_Instruction_
Hand back each line, unchanged, from the top down to the line where "fluted shortcrust case." sits.
Start Data to use
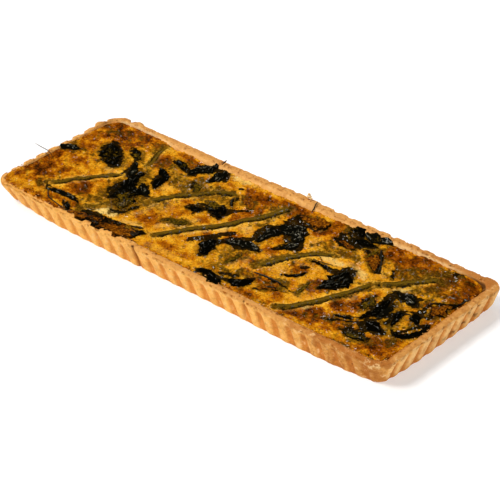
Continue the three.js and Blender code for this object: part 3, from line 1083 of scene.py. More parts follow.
@dataclass
class PastryCase:
    """The fluted shortcrust case.

    Attributes:
        form: sizes of the quiche.
        flute_steps: steps across a flute.
        corner_steps: steps round a corner.
        rim_rows: rows of points across the rim.
        roughness: unevenness of the outside.
        rim_crumble: unevenness of the rim.
        flute_lean: how far a flute leans from the rim to the foot.
        hollow_half: half the width of a flute's hollow at the foot.
        pit_depth: depth of the outside's pits.
        rim_pit_depth: depth of the rim's pits.
        point: how far the back right corner stands out.
        point_inset: how far inside both sides the middle of that lies.
        point_reach: how far round it reaches.
        slump: how far the foot stands out at the front.
        slump_at: where along the front it does, and over what width.
        spill_strength: strength of the custard's mark where it ran over the rim.
        wall_heights: heights of the outside's rows of points.
        insets: how far in the outside lies, by height, before its flutes.
        flute_depths: depth of the flutes, by height.
        ledge_depths: how far the back wall leans in, by height.
        inner_heights: heights of the inside's rows of points, above the floor's.
        underside_insets: how far in the underside's rows of points lie.
        cracks: the splits in the front wall.
        knobs: lumps of the rim, as x, y, height and reach.
        scorches: spots on the right wall, as y and height.
        scorch_reach: size of those spots.
        noise: seeded noise.
    """

    form: QuicheForm
    flute_steps: int = 16
    corner_steps: int = 44
    rim_rows: int = 9
    roughness: float = 0.22
    rim_crumble: float = 0.45
    flute_lean: float = 3.2
    hollow_half: float = 4.7
    pit_depth: float = 0.35
    rim_pit_depth: float = 0.5
    point: float = 2.7
    point_inset: float = 4.0
    point_reach: float = 10.0
    slump: float = 1.6
    slump_at: tuple[float, float] = (105, 48)
    spill_strength: float = 0.8
    wall_heights: tuple[float, ...] = (0, 0.35, 0.9, 1.6, *np.arange(2.3, 17, 0.75), 17.2, 17.7, 18.1)
    insets: Profile = ((0, 4.6), (1.6, 3.6), (14.4, 0.7), (16.4, 0.15), (17.4, 0.2), (18.1, 0.6))
    flute_depths: Profile = ((0, 0.5), (1.6, 1.0), (8, 1.4), (13, 1.2), (15.5, 0.5), (18.5, 0.1))
    ledge_depths: Profile = ((4.5, 0), (12, 1.5), (15.4, 4.2), (17.6, 2.0))
    inner_heights: tuple[float, ...] = (17.6, 16.9, 16.2, 15.4, 14.2, 10.0)
    underside_insets: tuple[float, ...] = (40, 25, 16, 10, 6, 3, 1.2)
    cracks: tuple[Crack, ...] = (Crack(-39, -36, 1.2, 1.3), Crack(63, 61, 0.9, 0.7))
    knobs: Lumps = (
        (-171, 65, 1.0, 4), (-162, 65, -0.9, 3), (-155, 66, 1.5, 4), (-148, 66, -0.4, 2), (-144, 66, 0.6, 3),
        (-181, 42, 1.3, 4), (-181, 33, 0.5, 3), (-181, 20, 0.3, 4), (-180, -6, 0.4, 5), (-180, -34, 0.4, 3),
        (-180, -40, -0.7, 4), (-177, -52, -0.6, 4), (-62, 66, -0.3, 4), (-48, 66, 0.5, 5), (-33, 66, 0.3, 3),
        (1, 66, 0.4, 4), (60, 66, 0.3, 4), (82, 66, 0.4, 3), (101, 66, 0.5, 4), (117, 66, 0.6, 4),
        (139, 66, 0.5, 3), (150, 66, 0.3, 3), (163, 66, 0.7, 3),
    )
    scorches: Profile = ((27, 14.5), (38, 14), (50, 16), (3, 5), (13, 5), (25, 6), (38, 6), (-12, 12))
    scorch_reach: float = 1.7
    noise: Noise = field(default_factory=lambda: Noise(CASE_SEED))

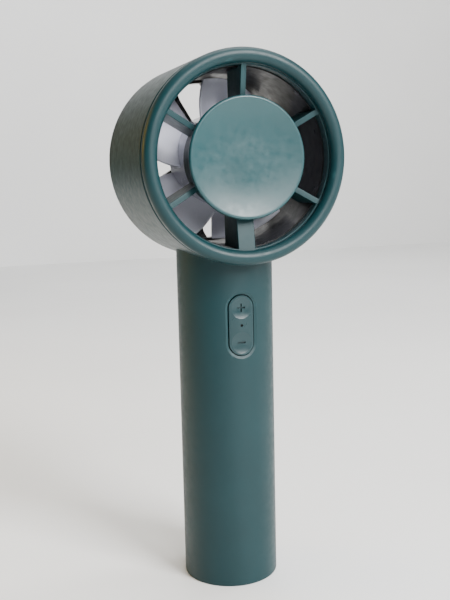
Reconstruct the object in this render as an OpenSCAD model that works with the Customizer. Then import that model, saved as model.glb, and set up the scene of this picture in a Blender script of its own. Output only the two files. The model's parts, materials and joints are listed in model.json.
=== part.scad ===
// Handheld electric fan: a round drum with a straight-through duct on a round handle.
// +Z is up along the handle, the front of the fan faces -Y, and the origin is the
// centre of the handle's flat base. Sizes are in millimetres.

/* [Handle] */
// Outside diameter of the handle
handle_d = 36; // [34:0.5:37]
// Wall of the handle shell
handle_wall = 2; // [1.6:0.1:2.2]
// Height of the head's axis above the base
head_z = 159.2; // [156:0.1:164]

/* [Drum] */
// Outside diameter of the drum
drum_d = 74; // [73:0.5:76]
// Front edge of the drum sleeve
sleeve_front = -22.7; // [-23:0.1:-22]
// Rear edge of the drum sleeve
sleeve_rear = 25.9; // [25.5:0.1:28]
// Wall of the drum sleeve
sleeve_wall = 1.6; // [1.2:0.1:1.6]
// Radius of the rounded lip's section
lip_r = 2.6; // [2.4:0.1:2.7]
// Inside diameter of the duct
duct_d = 62; // [61:0.2:62.2]

/* [Front grille] */
// Number of spokes
spoke_count = 6; // [5:1:8]
// Thickness of a plain spoke
spoke_t = 2; // [1.6:0.1:2.6]
// Width of the bottom spoke, which carries the leads
lead_spoke_w = 6.3; // [5.6:0.1:7]
// Diameter of the hub cup
cup_d = 36; // [35:0.5:37]
// Diameter of the dished hub cap
cap_d = 42.2; // [40:0.2:44]
// Depth of the hub cap's dish
dish_depth = 1.8; // [1:0.1:2]

/* [Impeller] */
// Number of blades
blade_count = 5; // [4:1:7]
// Diameter over the blade tips
impeller_d = 59.6; // [57:0.2:60]
// Diameter of the impeller's hub
impeller_hub_d = 34; // [33:0.2:34.4]
// Thickness of a blade at mid chord
blade_t = 1.3; // [1:0.1:1.6]

/* [Rear grille] */
// Number of swirled bars
bar_count = 12; // [8:1:14]
// Width of a bar
bar_w = 2.2; // [1.8:0.1:2.6]
// Distance of a bar's centre line from the head's axis
bar_offset = 3.3; // [0:0.1:5]

/* [Rocker key] */
// Height of the key's centre above the base
key_z = 99.6; // [98:0.1:100]
// Width of the key
key_w = 9.3; // [8.8:0.1:9.6]
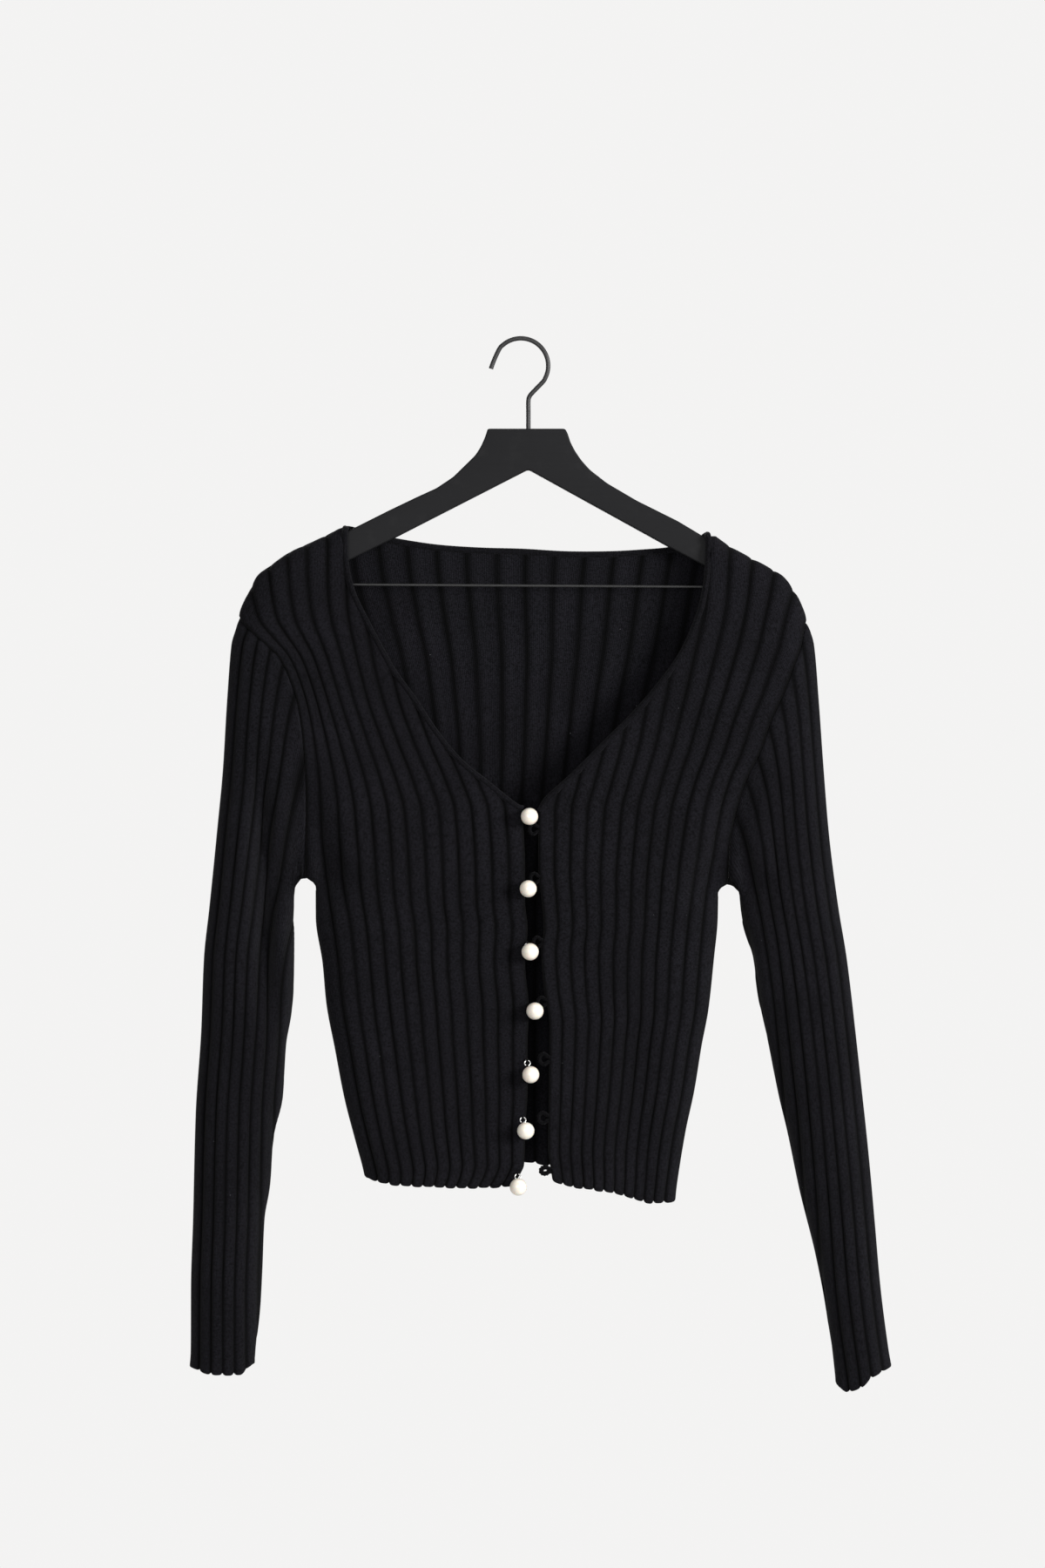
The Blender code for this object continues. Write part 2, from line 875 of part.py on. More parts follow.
End Data to use
_Exercise result_
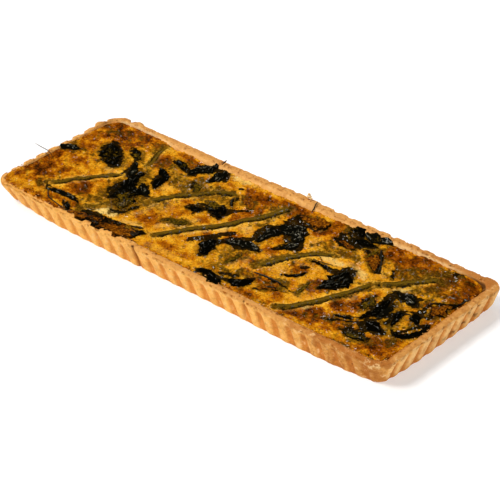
Continue the three.js and Blender code for this object: part 3, from line 1083 of scene.py. More parts follow.
@dataclass
class PastryCase:
    """The fluted shortcrust case.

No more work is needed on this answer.